Man of the people Jacob Rees Mogg was first out of the blocks with remarks about the victims of Grenfell that were beyond insensitive. To compound the disgraceful diatribe from the Leader of the House, his chum Andrew Bridgen supported the comments by explaining that Rees Mogg is far brighter than most average human beings. Being about as bright as a one-watt bulb himself, it is easy to see why Bridgen may think that – but to most folk the ERG leaders’ comments were contemptable.

Next up, the Welsh Secretary Alun Cairns was forced to resign after lying about allegations relating to a Welsh Assembly Tory candidate who had sabotaged a rape trial.

And just when the government thought things couldn’t get any worse, Tory HQ was caught posting a doctored news interview with Labour’s most credible shadow minister Keir Starmer.

Fast forward twenty-four hours and Conservative Party chairman James (not-so) Cleverly was empty chaired by Kay Burley on Sky News.

‘Oh Jeremy Corbyn’ mustn’t have been able to believe his luck. But then the leader of the opposition had his own twenty-four hours of head in his hands moments as his Deputy Leader Tom Watson announced his resignation; the former Labour ministers Jack Straw stated that JC couldn’t be trusted with the nations security; and another ex-Labour minister Ian Austin went further and urged people to vote Conservative.

It’s only week one!!!

With gems like Mark Francois and Barry Gardiner yet to be unleashed on the campaign trail, who knows what the next month will throw up?

Power up the North

To put it kindly, there has been a lull in the progress of the Northern Powerhouse initiative during the past three years. This week, on the back of a major convention hosted in Rotheram a couple of months ago, a Manifesto for the North backed by metro mayors, council leaders, business groups and civic leaders has been launched, demanding a fair deal for the region.

‘Power up the North’ was, as the Director of the Northern Powerhouse Partnership Henri Murison reminded me last week, a phrase coined by Downtown in Business at our major transport conference we hosted in Leeds back in 2017. It is great to see that mantra being adopted by politicians of all parties and used as the hook for a campaign that will hopefully impact on the discussion and debates in the run up to the December 12th poll.

Streets ahead

No surprise that One Nation Tory Andy Street was given a starring role at the Conservative Party campaign launch in Birmingham on Wednesday.

The regional mayor for the West Midlands is the acceptable face of Conservatism with a Tory brand that may attract enough Labour voters to swing key Midlands seats.

The former John Lewis boss has done an impressive job during his tenure as mayor, winning significant chunks of cash for infrastructure projects, being a credible figurehead for the Midlands Engine at a national and international level, and being influential in securing the Commonwealth Games for Birmingham.

He has his own election to fight to retain his post next May.
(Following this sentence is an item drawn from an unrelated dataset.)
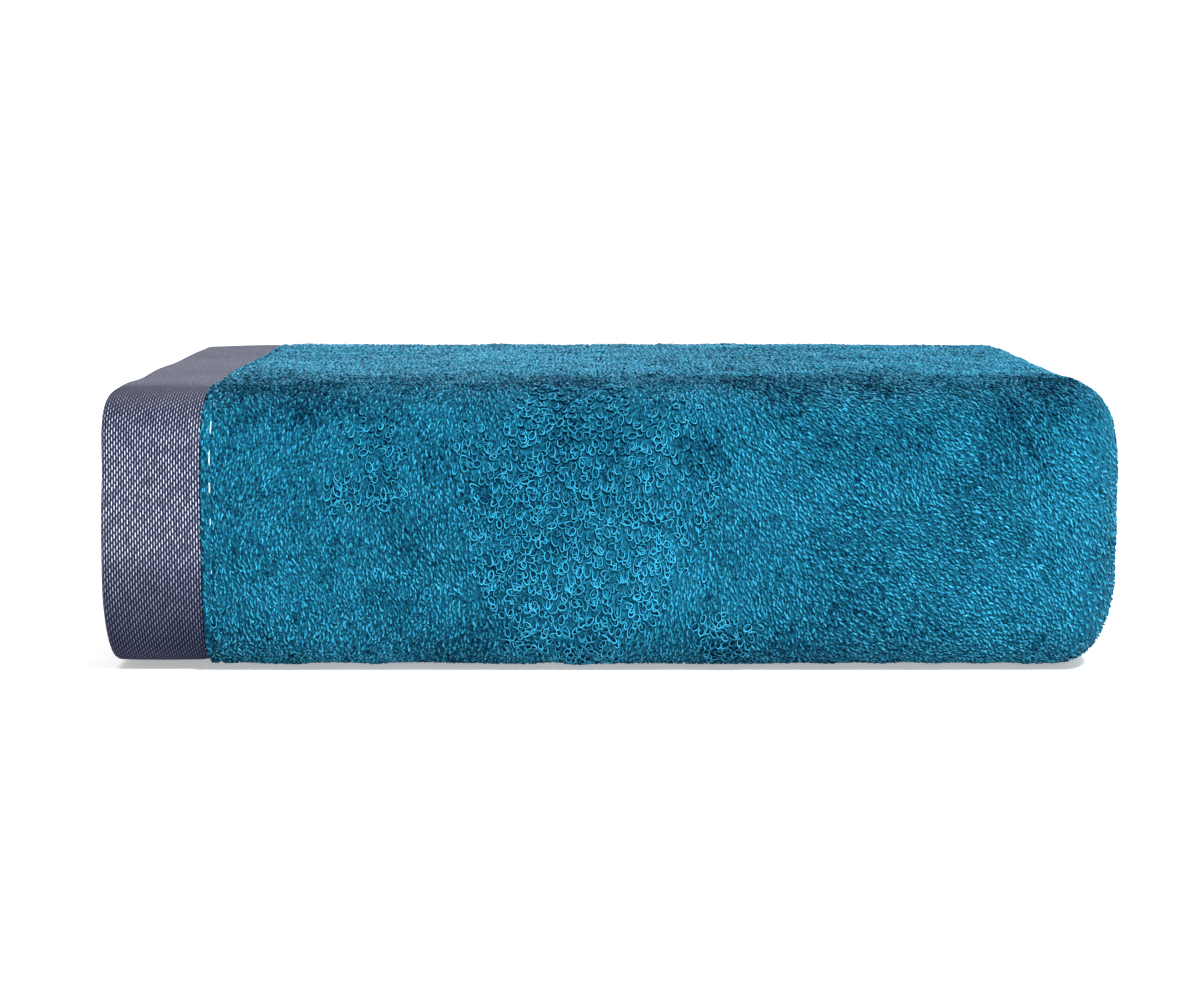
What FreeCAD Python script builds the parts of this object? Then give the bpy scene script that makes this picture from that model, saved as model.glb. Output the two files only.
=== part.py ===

Last time out a combination of an appalling Labour campaign and Theresa May’s ‘honeymoon’ period (yes, she was popular once) helped him secure a surprise victory.

In 2020 the odds are against him again. However, if Labour select a hard- left Momentum candidate as is being rumoured, Andy Street may overcome those odds once again and win four more years. Most in the business community will certainly hope so.